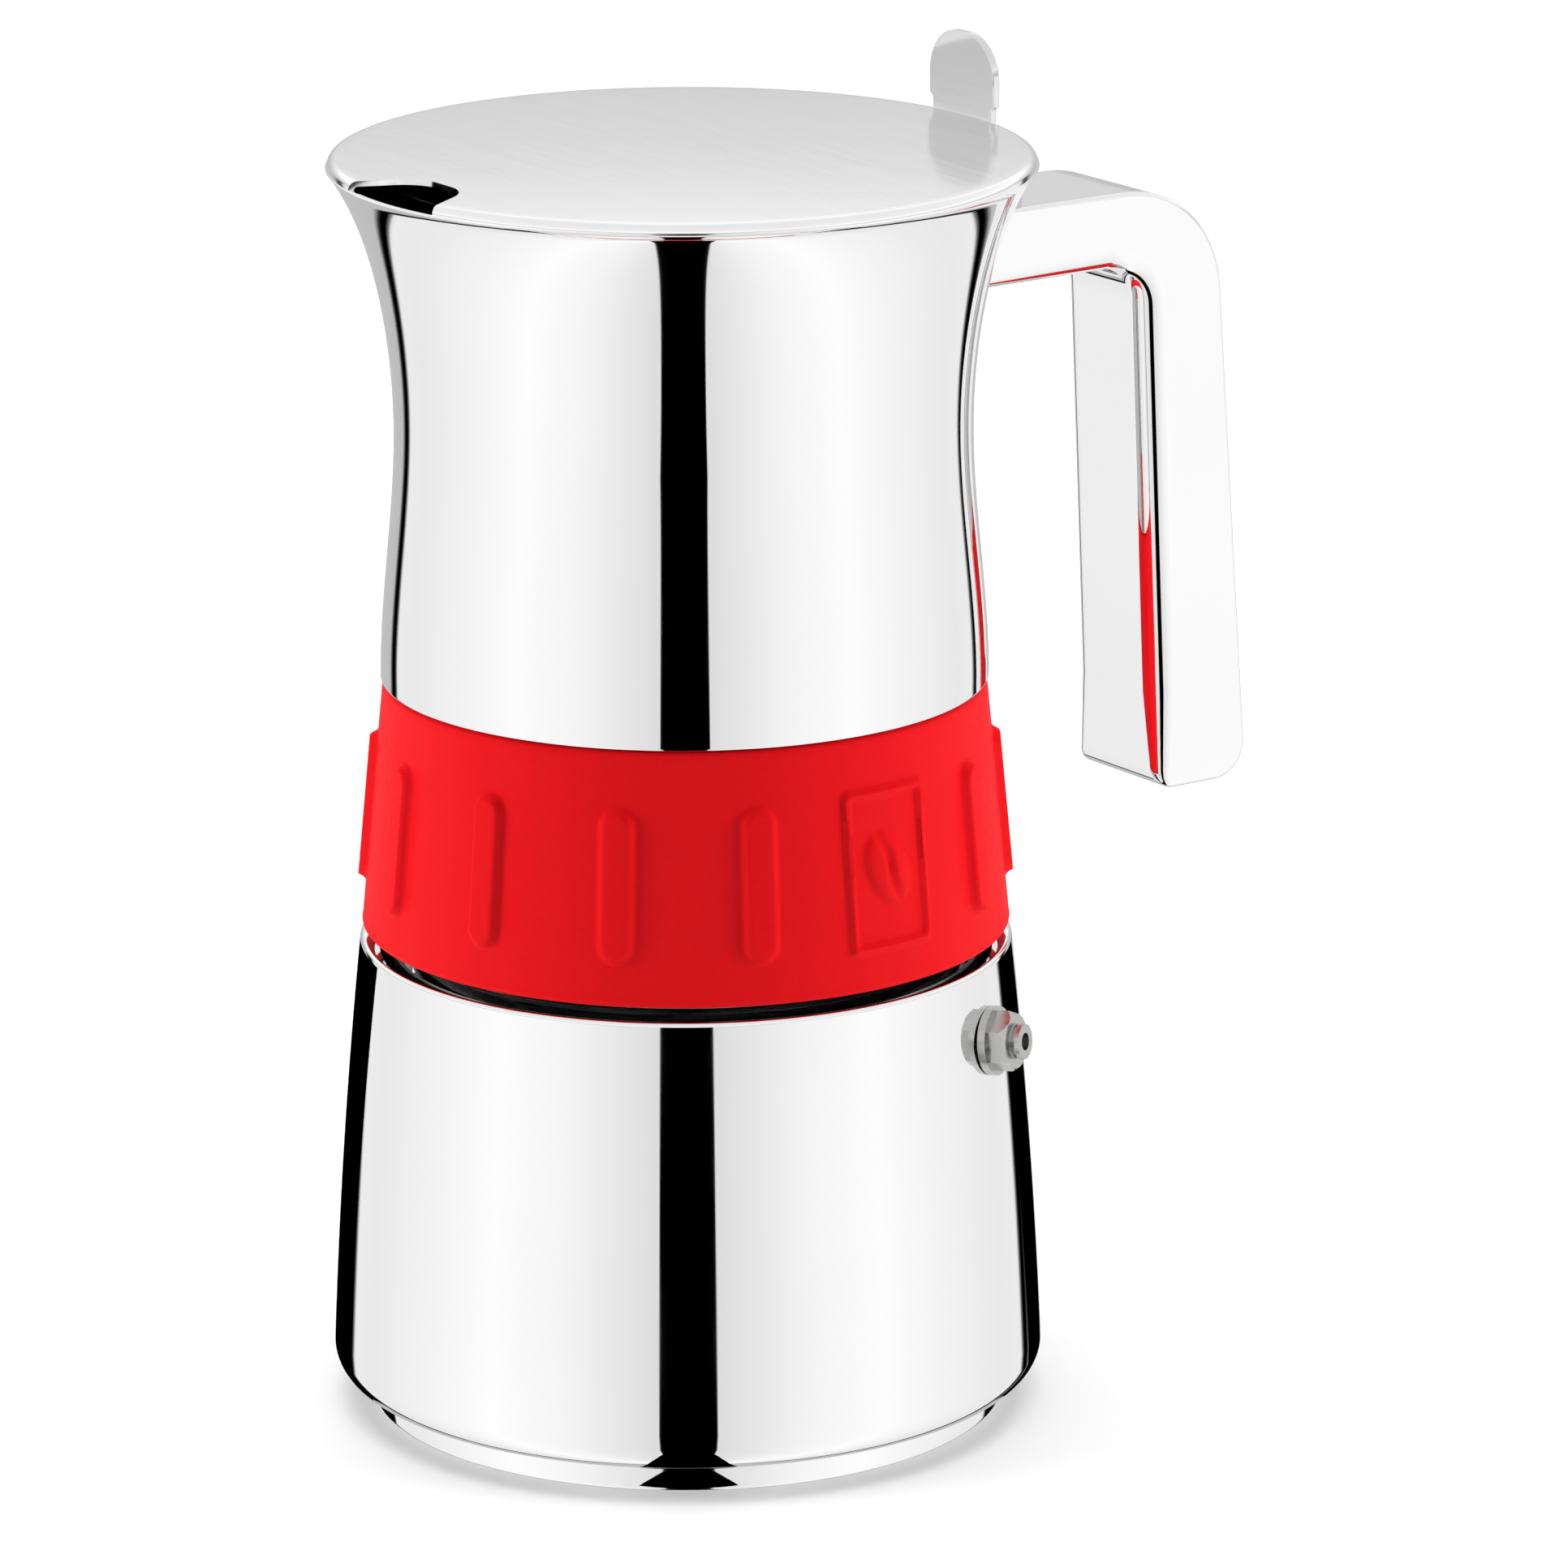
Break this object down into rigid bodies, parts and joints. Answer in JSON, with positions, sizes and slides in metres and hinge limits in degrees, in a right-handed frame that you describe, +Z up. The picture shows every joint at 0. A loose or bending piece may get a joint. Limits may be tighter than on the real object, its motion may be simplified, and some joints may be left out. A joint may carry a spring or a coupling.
{
  "type": "moka pot",
  "caption": "Stainless steel stove-top moka pot with waisted upper vessel, red silicone grip band, hooked handle, flat hinged lid and side safety valve.",
  "frame": {"origin": "centre of the foot's flat underside", "axes": "+Z up along the pot axis, +X towards the handle, spout at -X"},
  "size_m": [0.1499, 0.106, 0.2012],
  "materials": {
    "polished_steel": "mirror-polished stainless steel",
    "satin_steel": "satin stainless steel, spun or machined",
    "valve_metal": "nickel-plated brass, satin",
    "spring_steel": "drawn spring wire",
    "aluminium_core": "plain rolled aluminium",
    "red_silicone": "semi-matt moulded red silicone",
    "white_silicone": "matt translucent white silicone"
  },
  "bodies": {
    "boiler": {"boiler_shell": "polished_steel", "base_disc": "aluminium_core", "base_cap": "polished_steel", "valve_body": "valve_metal", "valve_seat": "valve_metal", "valve_spring": "spring_steel", "valve_seal": "white_silicone", "valve_nut": "valve_metal"},
    "valve_piston": {"valve_piston": "valve_metal"},
    "funnel": {"funnel_basket": "satin_steel", "funnel_sieve": "satin_steel", "funnel_tube": "satin_steel"},
    "gasket": {"gasket": "white_silicone"},
    "filter_plate": {"filter_plate": "satin_steel"},
    "collector": {"collector_shell": "polished_steel", "collector_floor": "satin_steel", "thread_ring": "satin_steel", "column": "satin_steel", "column_cap": "satin_steel", "silicone_band": "red_silicone", "handle_shell": "polished_steel", "handle_bracket": "satin_steel", "hinge_bracket": "satin_steel", "hinge_pin": "satin_steel"},
    "lid": {"lid": "polished_steel", "lid_lever": "polished_steel"}
  },
  "joints": [
    {"name": "funnel_lift", "type": "slide", "parent": "boiler", "child": "funnel", "axis": [0, 0, 1], "range_m": [0, 0.085]},
    {"name": "collector_lift", "type": "slide", "parent": "funnel", "child": "gasket", "axis": [0, 0, 1], "range_m": [0, 0.04]},
    {"name": "thread_rise", "type": "slide", "parent": "gasket", "child": "filter_plate", "axis": [0, 0, 1], "range_m": [0, 0.0081]},
    {"name": "collector_turn", "type": "hinge", "parent": "filter_plate", "child": "collector", "pos_m": [0, 0, 0], "axis": [0, 0, 1], "range_deg": [0, 720]},
    {"name": "lid_hinge", "type": "hinge", "parent": "collector", "child": "lid", "pos_m": [0.0542, 0, 0.183], "axis": [0, 1, 0], "range_deg": [0, 95]},
    {"name": "valve_lift", "type": "slide", "parent": "boiler", "child": "valve_piston", "axis": [0.4978, -0.8621, 0.0948], "range_m": [0, 0.002], "stiffness_N_per_m": 1500, "springref_m": -0.001, "deforming": ["valve_spring"]}
  ],
  "couplings": [
    {"joint": "thread_rise", "follows": "collector_turn", "m_per_rad": 0.00063662}
  ]
}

***

### Exercise prompt
Output the full listing exactly as it stands.

### Exercise result
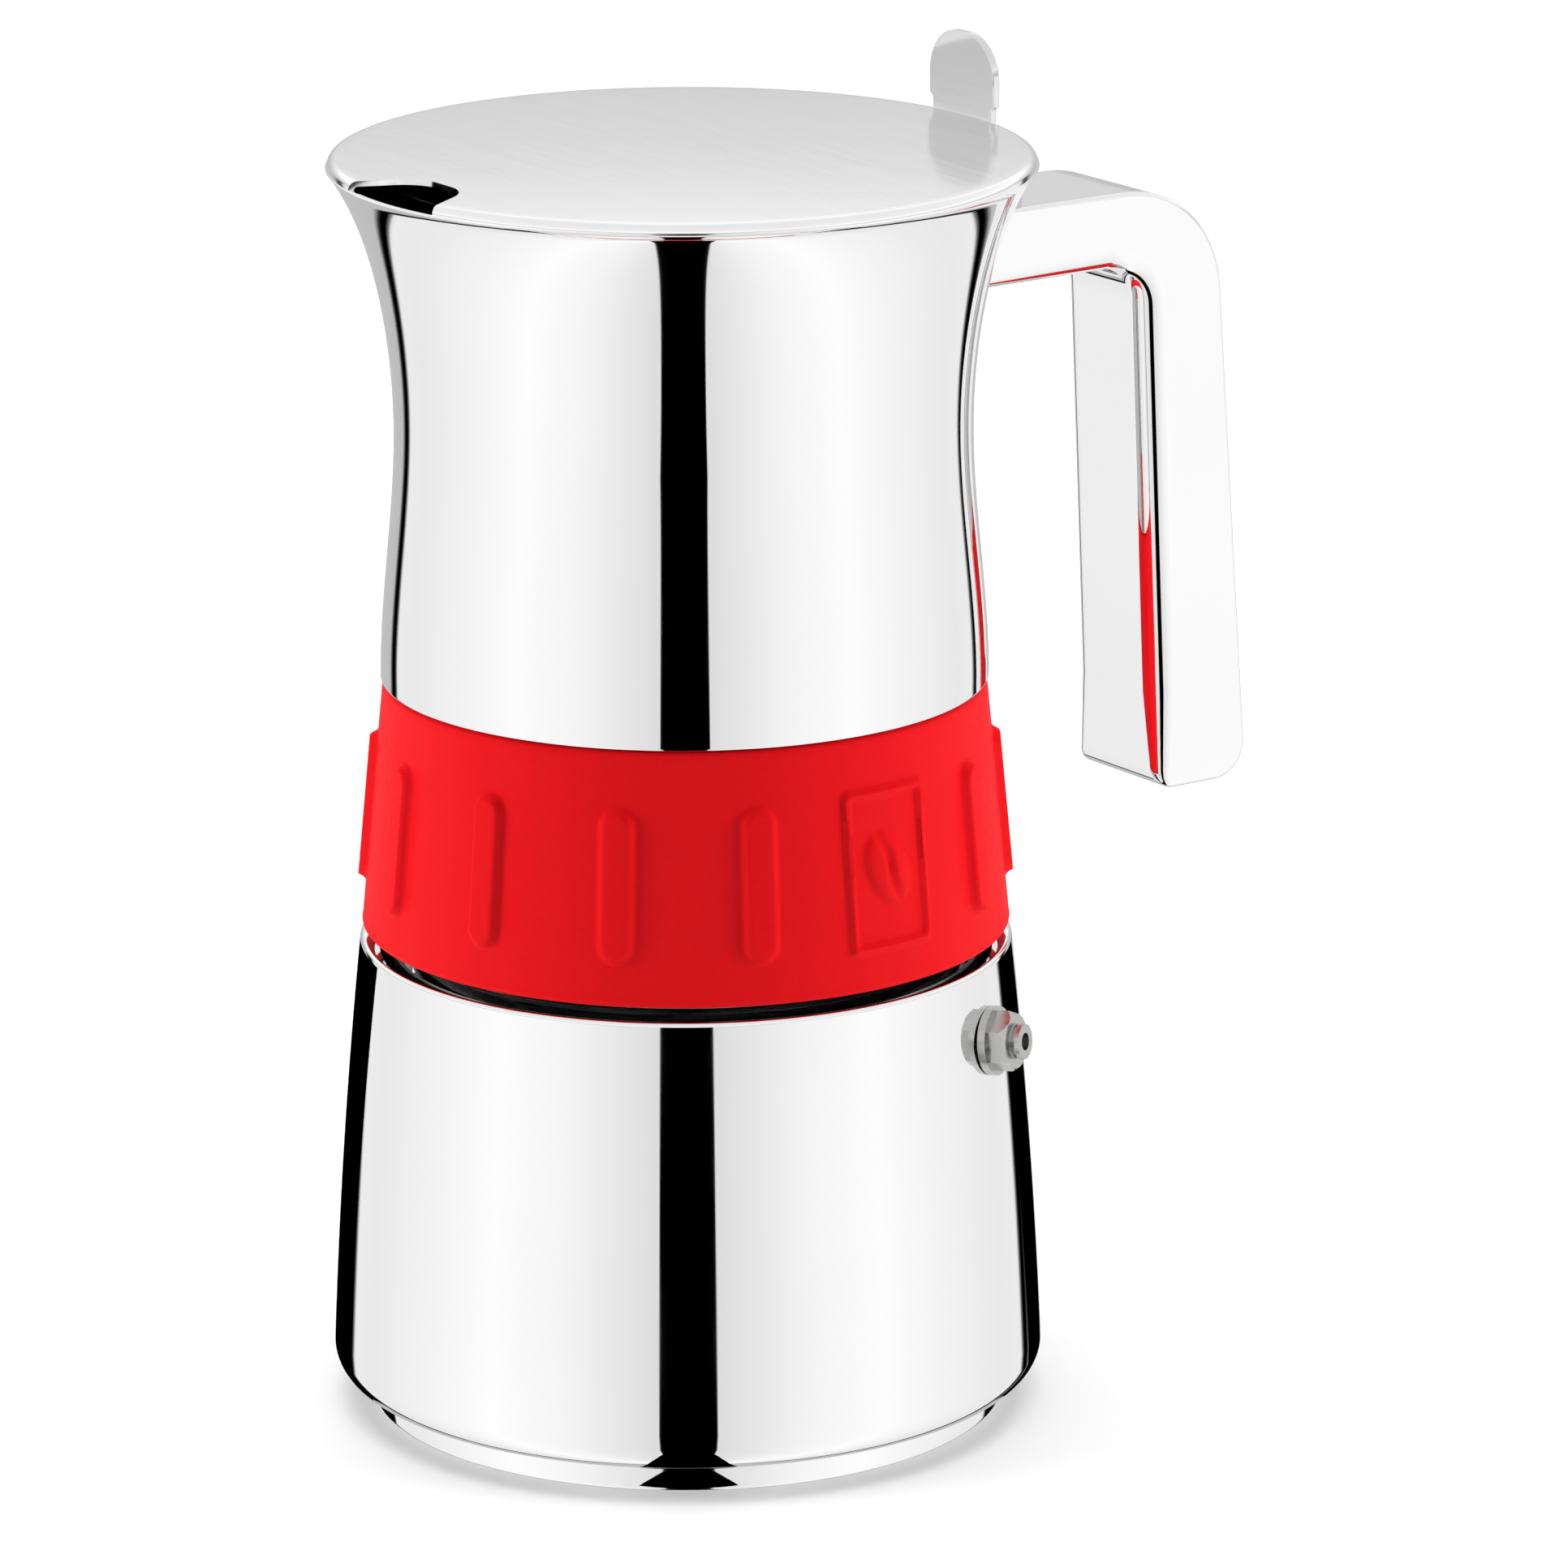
Break this object down into rigid bodies, parts and joints. Answer in JSON, with positions, sizes and slides in metres and hinge limits in degrees, in a right-handed frame that you describe, +Z up. The picture shows every joint at 0. A loose or bending piece may get a joint. Limits may be tighter than on the real object, its motion may be simplified, and some joints may be left out. A joint may carry a spring or a coupling.
{
  "type": "moka pot",
  "caption": "Stainless steel stove-top moka pot with waisted upper vessel, red silicone grip band, hooked handle, flat hinged lid and side safety valve.",
  "frame": {"origin": "centre of the foot's flat underside", "axes": "+Z up along the pot axis, +X towards the handle, spout at -X"},
  "size_m": [0.1499, 0.106, 0.2012],
  "materials": {
    "polished_steel": "mirror-polished stainless steel",
    "satin_steel": "satin stainless steel, spun or machined",
    "valve_metal": "nickel-plated brass, satin",
    "spring_steel": "drawn spring wire",
    "aluminium_core": "plain rolled aluminium",
    "red_silicone": "semi-matt moulded red silicone",
    "white_silicone": "matt translucent white silicone"
  },
  "bodies": {
    "boiler": {"boiler_shell": "polished_steel", "base_disc": "aluminium_core", "base_cap": "polished_steel", "valve_body": "valve_metal", "valve_seat": "valve_metal", "valve_spring": "spring_steel", "valve_seal": "white_silicone", "valve_nut": "valve_metal"},
    "valve_piston": {"valve_piston": "valve_metal"},
    "funnel": {"funnel_basket": "satin_steel", "funnel_sieve": "satin_steel", "funnel_tube": "satin_steel"},
    "gasket": {"gasket": "white_silicone"},
    "filter_plate": {"filter_plate": "satin_steel"},
    "collector": {"collector_shell": "polished_steel", "collector_floor": "satin_steel", "thread_ring": "satin_steel", "column": "satin_steel", "column_cap": "satin_steel", "silicone_band": "red_silicone", "handle_shell": "polished_steel", "handle_bracket": "satin_steel", "hinge_bracket": "satin_steel", "hinge_pin": "satin_steel"},
    "lid": {"lid": "polished_steel", "lid_lever": "polished_steel"}
  },
  "joints": [
    {"name": "funnel_lift", "type": "slide", "parent": "boiler", "child": "funnel", "axis": [0, 0, 1], "range_m": [0, 0.085]},
    {"name": "collector_lift", "type": "slide", "parent": "funnel", "child": "gasket", "axis": [0, 0, 1], "range_m": [0, 0.04]},
    {"name": "thread_rise", "type": "slide", "parent": "gasket", "child": "filter_plate", "axis": [0, 0, 1], "range_m": [0, 0.0081]},
    {"name": "collector_turn", "type": "hinge", "parent": "filter_plate", "child": "collector", "pos_m": [0, 0, 0], "axis": [0, 0, 1], "range_deg": [0, 720]},
    {"name": "lid_hinge", "type": "hinge", "parent": "collector", "child": "lid", "pos_m": [0.0542, 0, 0.183], "axis": [0, 1, 0], "range_deg": [0, 95]},
    {"name": "valve_lift", "type": "slide", "parent": "boiler", "child": "valve_piston", "axis": [0.4978, -0.8621, 0.0948], "range_m": [0, 0.002], "stiffness_N_per_m": 1500, "springref_m": -0.001, "deforming": ["valve_spring"]}
  ],
  "couplings": [
    {"joint": "thread_rise", "follows": "collector_turn", "m_per_rad": 0.00063662}
  ]
}